I must, incidentally, recognise some of my own position here. I’m a reasonably experienced teacher, and as a HoD, have some control over what my team and I choose to focus on. As a school, we have pre-existing ICT infrastructure that has made this relatively straightforward to transition, and I’m comfortable with technology and application. I am also very lucky to have a spare room to work in at home, and I don’t have children or wider caring responsibility to take me away. With that, then, my lessons for this week have been:

ICT Heroes

First, I have to pay tribute to the immense work behind the scenes of thousands of ICT support staff – and commercial tech providers across the country. We’ve seen huge effort from them, and massive injections of time, energy and resources to transition to a virtual learning environment in a very short space of time. Firefly’s virtually overnight server upgrade, school ICT teams rolling out new software, training staff and students, and re-writing Acceptable User Agreements to reflect this brave new world – you guys have made all of this possible, and I am enormously grateful.

Validation of VLEs

With a sudden shift to online learning platforms, I think that the institutions and students for whom the transition will be most successful are those who are used to it. Of course, no school runs a virtual learning environment with the expectation that there won’t be a physical one alongside it, but I think that places which have experience with a VLE will find the adjustment less tricky. For us, we’ve used Firefly for some time – nearly four years, now – and staff and students alike are broadly confident in tasks, returning work, and creating pages. I’ve loved Firefly for ages – and was one of the advocates for it in my current school, based on previous experience. For me, the opportunities of the pages and virtual creation of work have enabled an almost unlimited virtual textbook of activities, resources and tasks to be created – but that has been done in my Department over the scope of years, rather than having to come online in a short period!

Wherever possible, institutions should stick with what they know – for us, Firefly has meant we have an obvious asynchronous learning platform. By contrast, our intent to deliver some interactive components has meant that we’ve had to bring Microsoft Teams online for students and staff alike, and to do so in a very short timeframe. Here, the key is anchoring to the familiar – people are comfortable with our well-established use of Office 365, and this forms a logical extension of that platform in a way that isn’t particularly intimidating. While some people are having great fun and playing with interactive quizzes and many components which might well be unsustainable in the longer term, the short term experience is that – once more – the familiar routines are the most sustainable.

Blessed by booklets

I have previously written about trialling booklets this year as part of my teaching and learning strategies (https://drpreece.home.blog/2019/11/01/reflections-baby-steps-with-booklets/), and the myriad advantages and disadvantages they bring.

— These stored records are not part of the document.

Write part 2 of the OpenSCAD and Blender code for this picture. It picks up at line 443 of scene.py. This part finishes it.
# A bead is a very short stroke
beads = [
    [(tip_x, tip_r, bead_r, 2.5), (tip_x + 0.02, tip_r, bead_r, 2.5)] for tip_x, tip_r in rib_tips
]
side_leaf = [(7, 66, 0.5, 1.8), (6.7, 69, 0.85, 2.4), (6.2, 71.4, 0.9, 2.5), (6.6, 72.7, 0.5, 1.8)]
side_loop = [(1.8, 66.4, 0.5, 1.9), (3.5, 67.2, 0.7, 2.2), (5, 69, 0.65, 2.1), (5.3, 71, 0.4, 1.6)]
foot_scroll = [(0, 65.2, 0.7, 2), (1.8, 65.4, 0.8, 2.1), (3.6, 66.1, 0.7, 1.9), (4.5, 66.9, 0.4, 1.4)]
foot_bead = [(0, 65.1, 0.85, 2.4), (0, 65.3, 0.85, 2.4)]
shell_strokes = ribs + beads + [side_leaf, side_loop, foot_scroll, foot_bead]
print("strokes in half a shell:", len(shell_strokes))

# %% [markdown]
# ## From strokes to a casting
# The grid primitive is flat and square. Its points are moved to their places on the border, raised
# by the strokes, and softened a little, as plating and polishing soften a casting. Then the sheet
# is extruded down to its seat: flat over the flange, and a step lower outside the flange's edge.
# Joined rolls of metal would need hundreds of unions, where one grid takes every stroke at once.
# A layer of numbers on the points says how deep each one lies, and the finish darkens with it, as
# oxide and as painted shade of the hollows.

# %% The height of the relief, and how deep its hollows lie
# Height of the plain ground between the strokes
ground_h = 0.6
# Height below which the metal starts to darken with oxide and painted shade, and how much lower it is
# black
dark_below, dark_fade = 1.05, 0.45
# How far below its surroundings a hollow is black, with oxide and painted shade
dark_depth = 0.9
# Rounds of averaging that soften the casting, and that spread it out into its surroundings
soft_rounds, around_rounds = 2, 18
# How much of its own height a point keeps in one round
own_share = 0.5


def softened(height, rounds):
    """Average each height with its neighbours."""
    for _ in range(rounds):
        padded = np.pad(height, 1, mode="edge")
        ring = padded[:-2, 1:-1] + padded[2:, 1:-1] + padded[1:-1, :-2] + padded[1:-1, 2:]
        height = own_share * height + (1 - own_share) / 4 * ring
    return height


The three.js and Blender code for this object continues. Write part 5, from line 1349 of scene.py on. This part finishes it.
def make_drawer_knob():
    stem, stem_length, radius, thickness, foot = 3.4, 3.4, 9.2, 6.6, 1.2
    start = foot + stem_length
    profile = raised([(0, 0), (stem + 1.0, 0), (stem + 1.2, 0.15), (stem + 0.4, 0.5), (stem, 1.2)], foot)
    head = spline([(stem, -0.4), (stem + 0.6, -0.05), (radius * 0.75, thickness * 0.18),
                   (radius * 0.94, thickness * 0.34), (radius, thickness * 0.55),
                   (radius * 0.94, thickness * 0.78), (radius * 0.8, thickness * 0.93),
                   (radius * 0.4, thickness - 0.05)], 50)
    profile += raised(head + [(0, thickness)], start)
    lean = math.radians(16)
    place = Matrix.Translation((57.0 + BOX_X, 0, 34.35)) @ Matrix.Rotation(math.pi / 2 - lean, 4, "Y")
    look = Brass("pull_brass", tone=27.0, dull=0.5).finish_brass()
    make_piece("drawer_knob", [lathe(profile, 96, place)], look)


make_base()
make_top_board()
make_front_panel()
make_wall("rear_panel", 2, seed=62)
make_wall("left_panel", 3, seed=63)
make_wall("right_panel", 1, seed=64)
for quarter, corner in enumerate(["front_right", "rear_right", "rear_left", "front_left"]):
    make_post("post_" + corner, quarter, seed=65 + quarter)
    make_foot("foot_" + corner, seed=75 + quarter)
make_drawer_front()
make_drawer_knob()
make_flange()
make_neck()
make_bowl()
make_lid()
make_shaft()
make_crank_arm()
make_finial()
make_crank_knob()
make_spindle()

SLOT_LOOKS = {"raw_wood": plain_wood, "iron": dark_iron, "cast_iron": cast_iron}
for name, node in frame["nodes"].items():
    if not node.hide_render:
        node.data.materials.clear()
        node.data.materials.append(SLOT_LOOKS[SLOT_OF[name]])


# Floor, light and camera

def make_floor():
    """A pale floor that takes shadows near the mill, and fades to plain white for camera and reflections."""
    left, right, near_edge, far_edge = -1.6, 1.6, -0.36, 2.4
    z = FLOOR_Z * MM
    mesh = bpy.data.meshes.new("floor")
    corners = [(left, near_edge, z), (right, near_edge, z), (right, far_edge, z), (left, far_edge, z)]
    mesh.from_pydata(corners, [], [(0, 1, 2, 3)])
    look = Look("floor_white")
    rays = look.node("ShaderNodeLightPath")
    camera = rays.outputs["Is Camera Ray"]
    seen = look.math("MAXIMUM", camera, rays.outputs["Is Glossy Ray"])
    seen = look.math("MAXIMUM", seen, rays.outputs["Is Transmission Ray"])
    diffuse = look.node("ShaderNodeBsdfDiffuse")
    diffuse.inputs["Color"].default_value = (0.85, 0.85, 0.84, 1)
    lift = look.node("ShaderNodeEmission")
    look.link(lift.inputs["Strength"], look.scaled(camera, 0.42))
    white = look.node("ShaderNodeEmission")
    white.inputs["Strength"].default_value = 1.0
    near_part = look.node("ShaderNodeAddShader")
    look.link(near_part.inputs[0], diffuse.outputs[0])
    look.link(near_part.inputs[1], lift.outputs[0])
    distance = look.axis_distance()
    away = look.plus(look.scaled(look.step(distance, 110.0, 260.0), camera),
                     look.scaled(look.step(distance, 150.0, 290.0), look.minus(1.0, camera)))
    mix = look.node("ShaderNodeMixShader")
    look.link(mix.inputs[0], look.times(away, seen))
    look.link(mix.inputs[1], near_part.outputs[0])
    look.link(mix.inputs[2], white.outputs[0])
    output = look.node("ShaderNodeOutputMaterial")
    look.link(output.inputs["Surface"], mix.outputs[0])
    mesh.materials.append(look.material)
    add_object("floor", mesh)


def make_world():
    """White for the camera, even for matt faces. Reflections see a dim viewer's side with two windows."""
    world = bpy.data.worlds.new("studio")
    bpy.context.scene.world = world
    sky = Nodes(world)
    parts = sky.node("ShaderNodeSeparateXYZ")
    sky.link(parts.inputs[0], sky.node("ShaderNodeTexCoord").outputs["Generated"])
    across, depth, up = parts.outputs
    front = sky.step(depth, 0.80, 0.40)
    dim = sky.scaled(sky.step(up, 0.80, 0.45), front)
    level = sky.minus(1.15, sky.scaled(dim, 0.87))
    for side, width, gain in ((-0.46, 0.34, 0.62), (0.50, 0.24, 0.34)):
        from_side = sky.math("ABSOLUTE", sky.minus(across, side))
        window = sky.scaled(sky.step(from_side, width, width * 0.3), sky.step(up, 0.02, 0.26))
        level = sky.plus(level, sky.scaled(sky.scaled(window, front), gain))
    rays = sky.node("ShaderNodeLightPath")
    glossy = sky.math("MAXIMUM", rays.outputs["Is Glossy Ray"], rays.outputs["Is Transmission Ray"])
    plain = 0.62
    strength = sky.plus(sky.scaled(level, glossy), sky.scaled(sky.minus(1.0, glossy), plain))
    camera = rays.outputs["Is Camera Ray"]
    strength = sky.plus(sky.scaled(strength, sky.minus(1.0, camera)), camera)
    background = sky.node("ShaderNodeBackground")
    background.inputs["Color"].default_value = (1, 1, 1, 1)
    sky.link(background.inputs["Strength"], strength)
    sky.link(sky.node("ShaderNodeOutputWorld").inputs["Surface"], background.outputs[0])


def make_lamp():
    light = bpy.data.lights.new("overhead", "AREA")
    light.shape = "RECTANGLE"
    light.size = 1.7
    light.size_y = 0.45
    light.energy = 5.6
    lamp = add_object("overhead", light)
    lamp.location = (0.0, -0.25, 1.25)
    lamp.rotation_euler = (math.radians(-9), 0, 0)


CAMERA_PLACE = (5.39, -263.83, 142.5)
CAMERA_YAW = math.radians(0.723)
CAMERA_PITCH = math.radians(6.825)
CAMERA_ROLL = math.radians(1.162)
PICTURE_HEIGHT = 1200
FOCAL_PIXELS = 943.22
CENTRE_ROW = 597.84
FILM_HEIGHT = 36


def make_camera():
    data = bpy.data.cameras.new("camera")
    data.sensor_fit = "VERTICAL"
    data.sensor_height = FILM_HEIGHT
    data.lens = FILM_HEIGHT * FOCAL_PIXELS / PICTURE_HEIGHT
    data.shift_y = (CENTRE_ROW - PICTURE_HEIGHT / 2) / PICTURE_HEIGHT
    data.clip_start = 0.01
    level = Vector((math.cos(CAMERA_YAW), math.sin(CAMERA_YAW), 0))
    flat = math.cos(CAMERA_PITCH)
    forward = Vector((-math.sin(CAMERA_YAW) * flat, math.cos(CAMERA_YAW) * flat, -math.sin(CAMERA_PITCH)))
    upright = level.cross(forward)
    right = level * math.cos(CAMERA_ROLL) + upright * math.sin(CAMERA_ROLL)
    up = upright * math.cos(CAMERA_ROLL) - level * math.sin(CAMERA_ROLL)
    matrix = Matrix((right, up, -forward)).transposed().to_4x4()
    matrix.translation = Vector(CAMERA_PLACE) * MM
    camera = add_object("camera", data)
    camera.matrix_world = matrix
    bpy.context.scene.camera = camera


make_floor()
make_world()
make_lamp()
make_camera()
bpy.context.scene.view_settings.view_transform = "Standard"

However, one of the key challenges I think remote education faces is the lack of connectivity – you don’t know what your students have in front of them, and how they are engaging, writing it down and making progress as you go through your ideas and share your screen if you’re teaching ‘live’. A properly planned task can control that asynchronously, but the benefit of booklets has been magnified using the lens of remote teaching. Students find it much easier to work through what we’re discussing, and because you know in advance what they are seeing, I’ve found it much easier to plan what I want to teach, and how I want to navigate from idea to idea. Game changer – but again, something I’ve implemented before, rather than doing it purely for the online transition!

Plan for learning, not tech

When we sat down at the start of last week to think about what we could do, our first thought as a Department was “what do we want to teach?”. We recognized early on that this wouldn’t – couldn’t – be “business as usual”, but we wanted the starting point to be about what we would be trying to think about in Geography, rather than what we could do with the technology.

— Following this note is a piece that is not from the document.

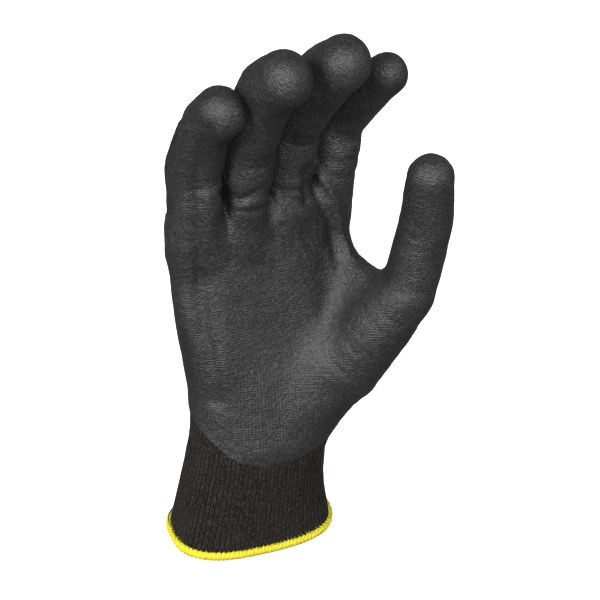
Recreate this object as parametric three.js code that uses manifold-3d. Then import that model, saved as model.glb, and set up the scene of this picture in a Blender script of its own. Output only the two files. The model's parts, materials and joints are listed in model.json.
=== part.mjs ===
// Cut resistant work glove for the right hand: a knitted shell, a dipped coating over the palm side
// and the fingertips, a ribbed cuff with elastic yarns inside it, and an overlocked hem.
// It is hollow and keeps the pose of a relaxed hand: fingers up and curled towards the palm side.
// Millimetres. The origin is the centre of the hand opening in the plane of the hem. +Z runs from
// the hem to the fingertips, -Y is the palm side and +X is the thumb side.

import * as THREE from "three";
import { mergeVertices } from "three/addons/utils/BufferGeometryUtils.js";
import Module from "manifold-3d";

const manifold = await Module();
manifold.setup();

// ---- Driving dimensions ----

const degree = Math.PI / 180;

// Layers, from the outside in. An inset is a depth below the outer skin of the glove.
const layerGap = 0.3;
const coatingWall = 0.6;
const knitWall = 1.2;
const knitInset = coatingWall + layerGap;
const hollowInset = knitInset + knitWall;

// Half of the space between two sections at their hinge line, and how far a boring tool runs past
// an open end.
const hingeGap = 0.4;
const overrun = 9;

// Round sections: sides of a full turn, how much narrower a finger is than deep, and the half angle
// that the coating wraps round a finger from its pad.
const fingerSides = 14;
const fingerSquash = 0.93;
const coatingHalfArc = 102 * degree;

// Wrist: the bending line, the half width and half depth there, and the lean of the palm backwards.
const wristHeight = 52;
const wristHalfWidth = 31;
const wristHalfDepth = 21.5;
const palmLean = 15 * degree;
const wristRange = { bend: 45, back: 25 };

// Cuff: height, half width and half depth of the rib knit, from the hem up to the wrist.
const cuffSides = 24;
const cuffProfile = [
  [2.6, 36, 23.2],
  [12, 34.4, 22.8],
  [30, 31.6, 21.8],
  [wristHeight, wristHalfWidth, wristHalfDepth],
];
const cuffWall = 1.4;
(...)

This helped us come up with week plans, that we wrote to students at the start of the week. This is what we’re doing, this is where we’re going – do this and bring it to our interactive session here, do this afterwards, here are your resources. The clarity of our planning was helpful for them: they could see where it all fitted, and could manage time and resources.

Go back to your teacher planner. What would you want to do across the period of learning – what’s the narrative and the story? How do you connect the experiences – what can they do for themselves, what might they need guidance on, and what might you need interactivity and direct instruction for? Now plan your technology to support that – how can you make that learning possible? If you can’t, then you can’t – keep it simple, and think about planning cover lessons: how would you set it up if you weren’t physically able to deliver the lessons. Do that, instead.

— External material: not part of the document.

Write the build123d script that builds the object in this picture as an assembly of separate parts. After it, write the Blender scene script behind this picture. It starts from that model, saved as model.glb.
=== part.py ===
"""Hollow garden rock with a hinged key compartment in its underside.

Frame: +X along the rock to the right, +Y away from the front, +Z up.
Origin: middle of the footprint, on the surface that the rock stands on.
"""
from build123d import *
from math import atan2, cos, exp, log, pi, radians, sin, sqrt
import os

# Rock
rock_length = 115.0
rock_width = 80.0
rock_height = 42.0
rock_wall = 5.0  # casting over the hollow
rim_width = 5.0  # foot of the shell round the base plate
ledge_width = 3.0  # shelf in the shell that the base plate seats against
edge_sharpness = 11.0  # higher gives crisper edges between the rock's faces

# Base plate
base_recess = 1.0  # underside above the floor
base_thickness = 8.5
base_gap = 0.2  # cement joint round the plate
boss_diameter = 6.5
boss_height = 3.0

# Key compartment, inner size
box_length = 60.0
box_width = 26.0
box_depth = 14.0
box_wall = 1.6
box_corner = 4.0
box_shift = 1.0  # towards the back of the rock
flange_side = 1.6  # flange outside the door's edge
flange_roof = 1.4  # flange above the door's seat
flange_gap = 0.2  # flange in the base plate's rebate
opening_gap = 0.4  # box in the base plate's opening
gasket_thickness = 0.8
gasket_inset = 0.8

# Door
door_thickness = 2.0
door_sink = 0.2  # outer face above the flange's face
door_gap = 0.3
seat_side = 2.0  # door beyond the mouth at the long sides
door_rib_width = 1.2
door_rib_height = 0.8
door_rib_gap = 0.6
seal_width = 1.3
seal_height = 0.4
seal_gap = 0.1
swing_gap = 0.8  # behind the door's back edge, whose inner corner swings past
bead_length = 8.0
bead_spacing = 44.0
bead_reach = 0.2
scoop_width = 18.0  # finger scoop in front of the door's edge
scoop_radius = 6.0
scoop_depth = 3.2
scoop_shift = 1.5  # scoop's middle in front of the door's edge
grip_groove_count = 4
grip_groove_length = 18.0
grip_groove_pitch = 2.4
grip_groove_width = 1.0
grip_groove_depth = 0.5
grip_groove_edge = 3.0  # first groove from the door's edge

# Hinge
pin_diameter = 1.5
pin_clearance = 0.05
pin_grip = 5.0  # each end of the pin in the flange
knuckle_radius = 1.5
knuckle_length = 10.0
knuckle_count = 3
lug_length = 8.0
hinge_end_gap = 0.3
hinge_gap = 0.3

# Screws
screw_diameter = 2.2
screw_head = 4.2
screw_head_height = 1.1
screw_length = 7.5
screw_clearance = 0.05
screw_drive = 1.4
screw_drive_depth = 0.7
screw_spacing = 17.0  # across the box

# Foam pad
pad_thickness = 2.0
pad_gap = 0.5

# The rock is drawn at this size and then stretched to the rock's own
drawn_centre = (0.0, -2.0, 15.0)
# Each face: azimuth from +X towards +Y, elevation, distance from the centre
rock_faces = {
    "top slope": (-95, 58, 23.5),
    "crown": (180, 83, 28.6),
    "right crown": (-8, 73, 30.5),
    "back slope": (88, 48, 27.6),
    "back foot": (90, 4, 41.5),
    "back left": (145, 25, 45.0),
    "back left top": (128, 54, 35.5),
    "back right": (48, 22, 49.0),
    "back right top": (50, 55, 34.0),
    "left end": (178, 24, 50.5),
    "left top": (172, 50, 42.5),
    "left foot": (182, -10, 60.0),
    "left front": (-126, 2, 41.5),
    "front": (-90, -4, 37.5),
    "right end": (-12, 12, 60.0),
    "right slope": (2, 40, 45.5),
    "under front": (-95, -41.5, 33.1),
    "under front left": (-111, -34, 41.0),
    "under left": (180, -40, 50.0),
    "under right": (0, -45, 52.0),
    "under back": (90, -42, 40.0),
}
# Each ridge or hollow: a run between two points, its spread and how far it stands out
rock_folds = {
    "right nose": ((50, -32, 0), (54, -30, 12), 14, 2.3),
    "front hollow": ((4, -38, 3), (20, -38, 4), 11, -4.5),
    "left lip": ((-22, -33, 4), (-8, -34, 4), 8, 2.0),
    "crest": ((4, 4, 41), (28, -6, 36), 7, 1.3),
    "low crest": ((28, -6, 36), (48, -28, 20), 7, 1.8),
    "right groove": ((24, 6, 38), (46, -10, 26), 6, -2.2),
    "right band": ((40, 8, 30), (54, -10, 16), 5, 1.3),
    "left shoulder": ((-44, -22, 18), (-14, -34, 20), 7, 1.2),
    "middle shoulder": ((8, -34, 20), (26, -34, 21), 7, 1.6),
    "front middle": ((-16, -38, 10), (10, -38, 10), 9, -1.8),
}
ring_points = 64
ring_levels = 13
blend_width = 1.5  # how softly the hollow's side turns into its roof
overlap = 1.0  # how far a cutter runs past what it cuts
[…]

But start with the subject.

Collaborate not isolate

By and large, teachers are a funny lot. We don’t like unnecessary workload, but will spend hours crafting “our own” resources because we don’t feel like we could teach from someone else’s lesson resources.

Online learning is no time for that: where possible, try and get time for your Department to plan together – and even better, to share out the responsibility for year groups, tasks or sections of work. If someone’s made an awesome video explainer for coastal landforms, how can you share it for all students? How can you share the quiz? The video page, and the questions and tasks?

Unlike our normal classrooms, there’s no cost to photocopying loads more, or physical wall separating us from seeing someone else’s teaching! Use this to your advantage – mix up the sets, mix up your classes – share and collaborate in a way that you’d never be able to do in school, under a standard timetable arrangement

Togetherness is more than lessons

At heart, schools are communities. Some people, and some schools, know that is their core purpose – they live and breathe the challenges of their communities and demographics every day. I live in suburban London, and our school doesn’t fight those battles extensively.

It’s been heart-warming to see the community spirit and need: students reassured by a friendly chat and interaction, staff coming together to use this new-fangled software to do the crossword together or have a virtual coffee time.

We are people, and whatever we do, we do it better together. Let’s not forget that, in this time. Figure out a way to help your students remember their communities: their tutor groups, their friends, their sense of fun and togetherness if you can. They – and you – will feel better for it.